§ Description of the task: Extract each line of the data below exactly as written.

§ Data for processing:

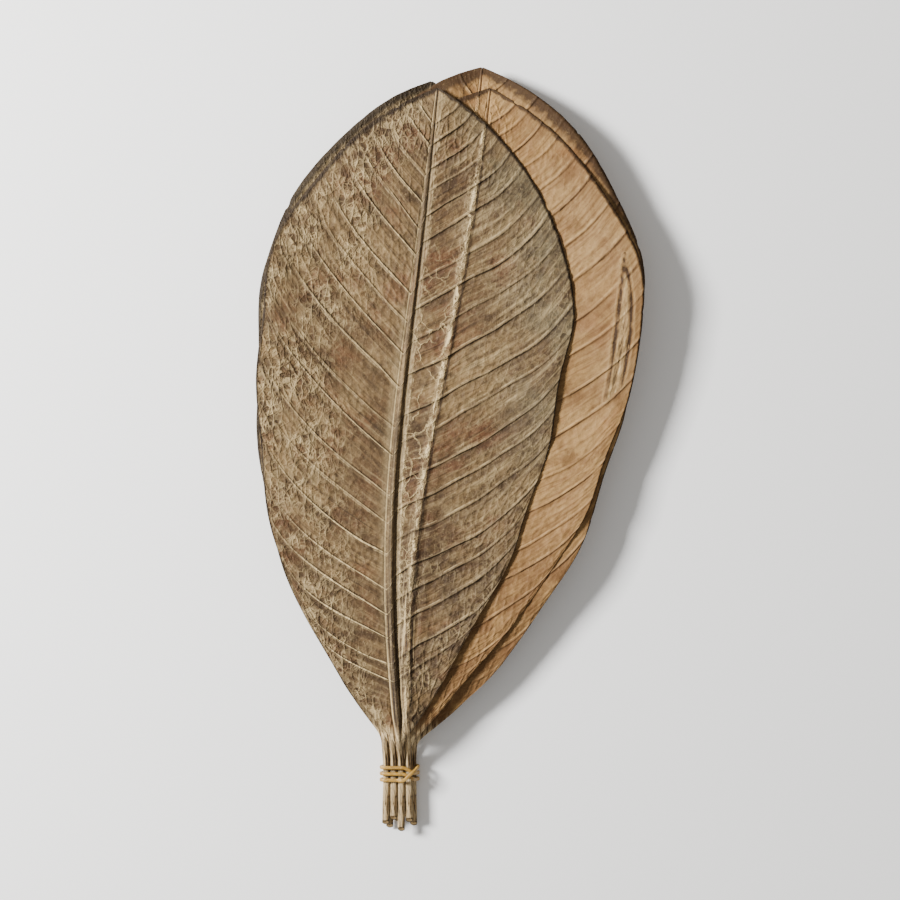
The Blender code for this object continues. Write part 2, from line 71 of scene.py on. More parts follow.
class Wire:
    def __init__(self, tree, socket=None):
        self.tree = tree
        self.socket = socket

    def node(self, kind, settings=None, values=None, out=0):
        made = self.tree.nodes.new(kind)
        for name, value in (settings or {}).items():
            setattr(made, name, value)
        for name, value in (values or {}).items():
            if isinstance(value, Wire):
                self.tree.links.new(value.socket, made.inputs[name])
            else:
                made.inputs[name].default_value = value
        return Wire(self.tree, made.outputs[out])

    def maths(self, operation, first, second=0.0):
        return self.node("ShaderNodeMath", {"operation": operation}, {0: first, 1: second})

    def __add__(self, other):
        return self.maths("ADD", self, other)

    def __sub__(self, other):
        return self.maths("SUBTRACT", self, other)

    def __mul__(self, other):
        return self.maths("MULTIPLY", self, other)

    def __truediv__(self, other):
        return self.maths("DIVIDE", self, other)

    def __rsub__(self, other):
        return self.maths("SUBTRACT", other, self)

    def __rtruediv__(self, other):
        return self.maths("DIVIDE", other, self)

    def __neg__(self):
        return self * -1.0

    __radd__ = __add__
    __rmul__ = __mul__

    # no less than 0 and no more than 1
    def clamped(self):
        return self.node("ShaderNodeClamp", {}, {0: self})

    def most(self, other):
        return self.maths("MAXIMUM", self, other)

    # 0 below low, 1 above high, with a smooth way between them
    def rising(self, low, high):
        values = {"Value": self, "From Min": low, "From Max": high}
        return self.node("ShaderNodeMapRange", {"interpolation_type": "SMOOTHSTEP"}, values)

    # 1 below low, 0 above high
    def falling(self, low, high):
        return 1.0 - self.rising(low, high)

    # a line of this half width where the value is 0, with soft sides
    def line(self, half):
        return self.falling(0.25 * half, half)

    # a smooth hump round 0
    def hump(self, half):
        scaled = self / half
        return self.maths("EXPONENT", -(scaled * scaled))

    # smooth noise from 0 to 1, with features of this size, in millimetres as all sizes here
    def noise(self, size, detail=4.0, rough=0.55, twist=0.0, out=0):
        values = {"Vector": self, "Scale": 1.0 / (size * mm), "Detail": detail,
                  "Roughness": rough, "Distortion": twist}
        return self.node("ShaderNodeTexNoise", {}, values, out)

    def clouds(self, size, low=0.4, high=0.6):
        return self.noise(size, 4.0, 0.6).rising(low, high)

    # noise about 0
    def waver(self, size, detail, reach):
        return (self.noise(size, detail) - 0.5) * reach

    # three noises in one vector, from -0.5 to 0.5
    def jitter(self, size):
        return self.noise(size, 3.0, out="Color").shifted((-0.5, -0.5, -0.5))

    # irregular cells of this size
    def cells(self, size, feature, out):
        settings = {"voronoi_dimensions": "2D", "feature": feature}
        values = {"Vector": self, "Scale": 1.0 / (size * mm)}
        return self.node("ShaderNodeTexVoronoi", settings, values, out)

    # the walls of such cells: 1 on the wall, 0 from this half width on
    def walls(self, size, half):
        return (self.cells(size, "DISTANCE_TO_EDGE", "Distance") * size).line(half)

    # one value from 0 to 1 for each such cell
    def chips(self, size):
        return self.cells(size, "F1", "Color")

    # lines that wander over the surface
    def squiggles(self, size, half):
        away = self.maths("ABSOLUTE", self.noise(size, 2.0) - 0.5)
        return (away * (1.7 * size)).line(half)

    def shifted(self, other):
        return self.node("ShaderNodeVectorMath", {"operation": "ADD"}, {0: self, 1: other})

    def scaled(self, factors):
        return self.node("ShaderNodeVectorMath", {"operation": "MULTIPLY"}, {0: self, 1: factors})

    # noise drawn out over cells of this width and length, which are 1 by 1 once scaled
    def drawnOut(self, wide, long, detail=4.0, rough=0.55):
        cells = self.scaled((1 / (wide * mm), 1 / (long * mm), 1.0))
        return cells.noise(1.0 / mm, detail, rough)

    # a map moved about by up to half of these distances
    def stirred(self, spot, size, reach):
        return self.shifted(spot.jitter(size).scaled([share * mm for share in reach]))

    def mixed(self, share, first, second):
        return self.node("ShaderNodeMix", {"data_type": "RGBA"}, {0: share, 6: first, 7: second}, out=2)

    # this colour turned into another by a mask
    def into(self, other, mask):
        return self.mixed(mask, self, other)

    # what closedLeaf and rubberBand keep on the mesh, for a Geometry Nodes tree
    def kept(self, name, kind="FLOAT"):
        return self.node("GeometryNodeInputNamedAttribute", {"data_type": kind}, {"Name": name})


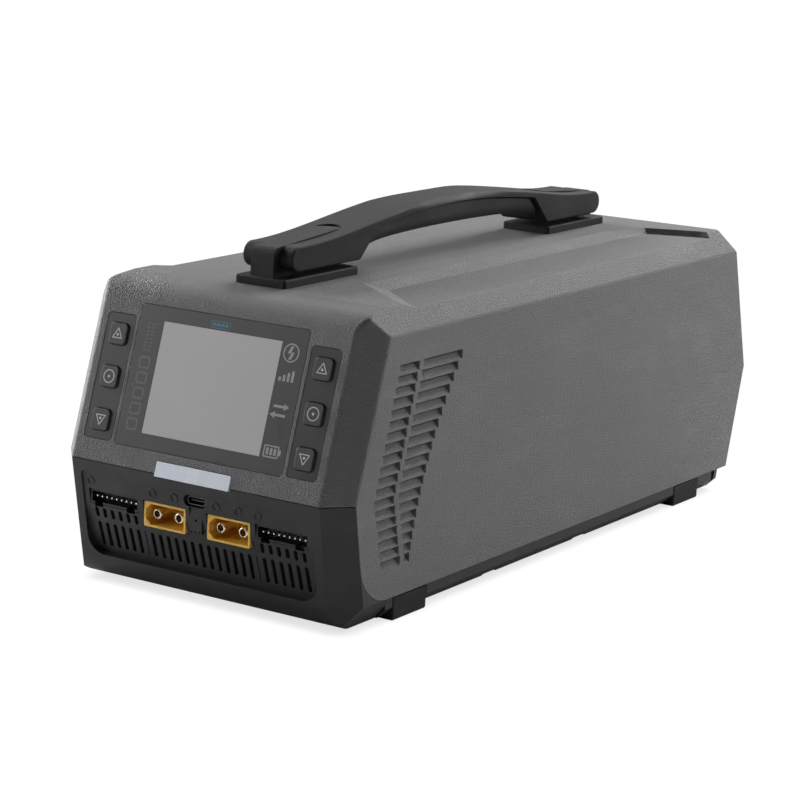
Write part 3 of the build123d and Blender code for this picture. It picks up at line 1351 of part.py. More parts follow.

§ Answer to the problem:
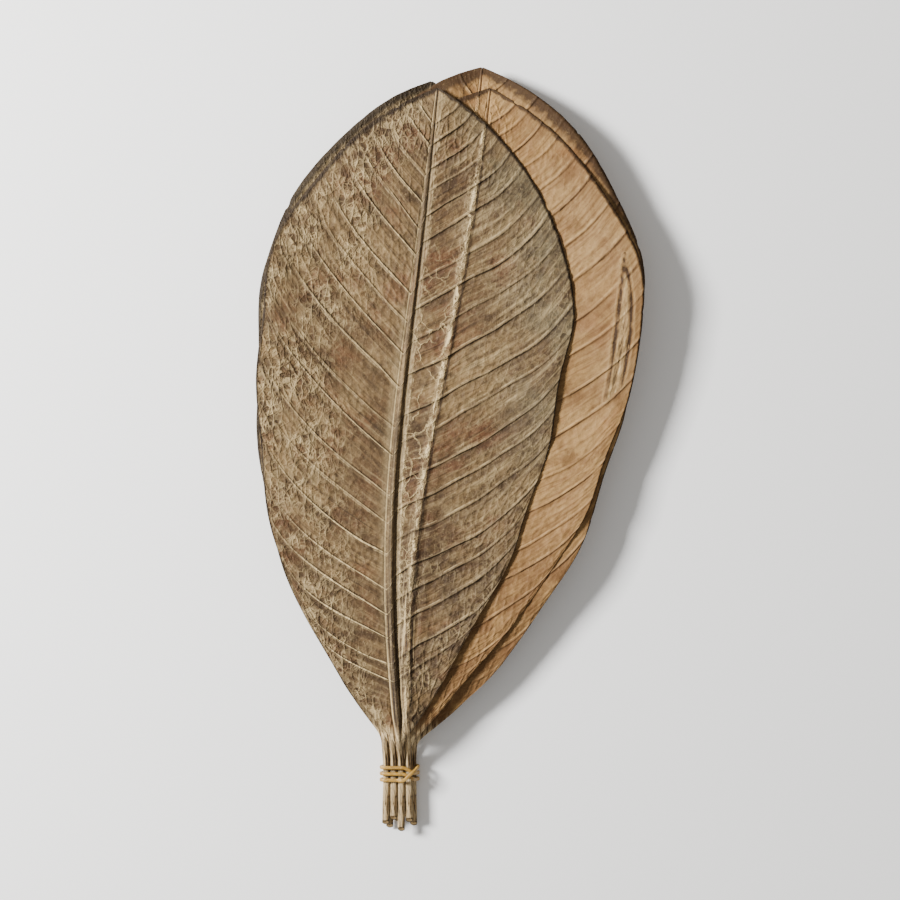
The Blender code for this object continues. Write part 2, from line 71 of scene.py on. More parts follow.
class Wire:
    def __init__(self, tree, socket=None):
        self.tree = tree
        self.socket = socket

    def node(self, kind, settings=None, values=None, out=0):
        made = self.tree.nodes.new(kind)
        for name, value in (settings or {}).items():
            setattr(made, name, value)
        for name, value in (values or {}).items():
            if isinstance(value, Wire):
                self.tree.links.new(value.socket, made.inputs[name])
            else:
                made.inputs[name].default_value = value
        return Wire(self.tree, made.outputs[out])

    def maths(self, operation, first, second=0.0):
        return self.node("ShaderNodeMath", {"operation": operation}, {0: first, 1: second})

    def __add__(self, other):
        return self.maths("ADD", self, other)

    def __sub__(self, other):
        return self.maths("SUBTRACT", self, other)

    def __mul__(self, other):
        return self.maths("MULTIPLY", self, other)

    def __truediv__(self, other):
        return self.maths("DIVIDE", self, other)

    def __rsub__(self, other):
        return self.maths("SUBTRACT", other, self)

    def __rtruediv__(self, other):
        return self.maths("DIVIDE", other, self)

    def __neg__(self):
        return self * -1.0

    __radd__ = __add__
    __rmul__ = __mul__

    # no less than 0 and no more than 1
    def clamped(self):
        return self.node("ShaderNodeClamp", {}, {0: self})

    def most(self, other):
        return self.maths("MAXIMUM", self, other)

    # 0 below low, 1 above high, with a smooth way between them
    def rising(self, low, high):
        values = {"Value": self, "From Min": low, "From Max": high}
        return self.node("ShaderNodeMapRange", {"interpolation_type": "SMOOTHSTEP"}, values)

    # 1 below low, 0 above high
    def falling(self, low, high):
        return 1.0 - self.rising(low, high)

    # a line of this half width where the value is 0, with soft sides
    def line(self, half):
        return self.falling(0.25 * half, half)

    # a smooth hump round 0
    def hump(self, half):
        scaled = self / half
        return self.maths("EXPONENT", -(scaled * scaled))

    # smooth noise from 0 to 1, with features of this size, in millimetres as all sizes here
    def noise(self, size, detail=4.0, rough=0.55, twist=0.0, out=0):
        values = {"Vector": self, "Scale": 1.0 / (size * mm), "Detail": detail,
                  "Roughness": rough, "Distortion": twist}
        return self.node("ShaderNodeTexNoise", {}, values, out)

    def clouds(self, size, low=0.4, high=0.6):
        return self.noise(size, 4.0, 0.6).rising(low, high)

    # noise about 0
    def waver(self, size, detail, reach):
        return (self.noise(size, detail) - 0.5) * reach

    # three noises in one vector, from -0.5 to 0.5
    def jitter(self, size):
        return self.noise(size, 3.0, out="Color").shifted((-0.5, -0.5, -0.5))

    # irregular cells of this size
    def cells(self, size, feature, out):
        settings = {"voronoi_dimensions": "2D", "feature": feature}
        values = {"Vector": self, "Scale": 1.0 / (size * mm)}
        return self.node("ShaderNodeTexVoronoi", settings, values, out)

    # the walls of such cells: 1 on the wall, 0 from this half width on
    def walls(self, size, half):
        return (self.cells(size, "DISTANCE_TO_EDGE", "Distance") * size).line(half)

    # one value from 0 to 1 for each such cell
    def chips(self, size):
        return self.cells(size, "F1", "Color")

    # lines that wander over the surface
    def squiggles(self, size, half):
        away = self.maths("ABSOLUTE", self.noise(size, 2.0) - 0.5)
        return (away * (1.7 * size)).line(half)

    def shifted(self, other):
        return self.node("ShaderNodeVectorMath", {"operation": "ADD"}, {0: self, 1: other})

    def scaled(self, factors):
        return self.node("ShaderNodeVectorMath", {"operation": "MULTIPLY"}, {0: self, 1: factors})

    # noise drawn out over cells of this width and length, which are 1 by 1 once scaled
    def drawnOut(self, wide, long, detail=4.0, rough=0.55):
        cells = self.scaled((1 / (wide * mm), 1 / (long * mm), 1.0))
        return cells.noise(1.0 / mm, detail, rough)

    # a map moved about by up to half of these distances
    def stirred(self, spot, size, reach):
        return self.shifted(spot.jitter(size).scaled([share * mm for share in reach]))

    def mixed(self, share, first, second):
        return self.node("ShaderNodeMix", {"data_type": "RGBA"}, {0: share, 6: first, 7: second}, out=2)

    # this colour turned into another by a mask
    def into(self, other, mask):
        return self.mixed(mask, self, other)

    # what closedLeaf and rubberBand keep on the mesh, for a Geometry Nodes tree
    def kept(self, name, kind="FLOAT"):
        return self.node("GeometryNodeInputNamedAttribute", {"data_type": kind}, {"Name": name})


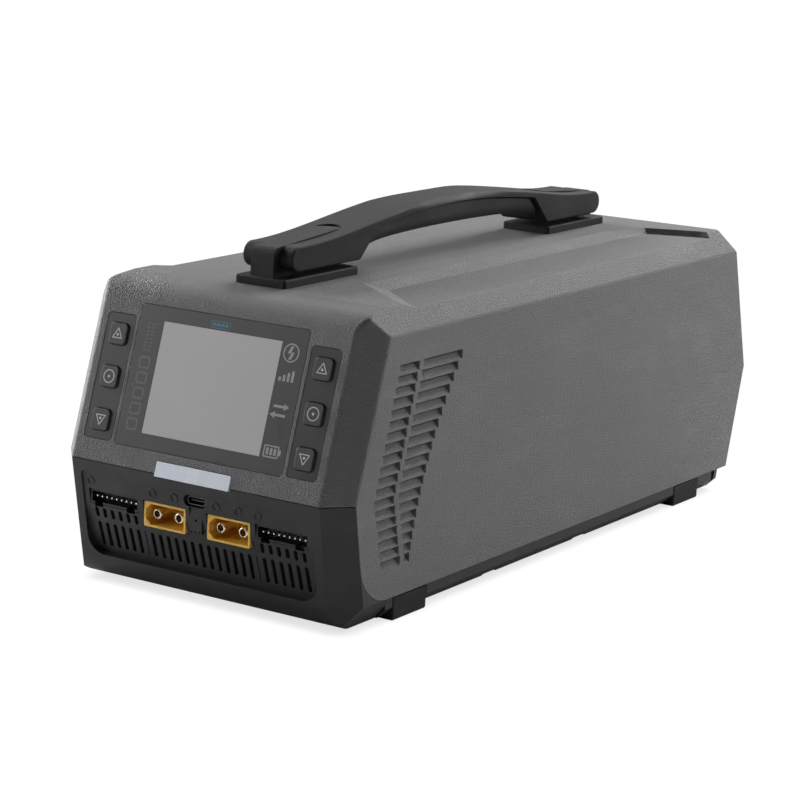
Write part 3 of the build123d and Blender code for this picture. It picks up at line 1351 of part.py. More parts follow.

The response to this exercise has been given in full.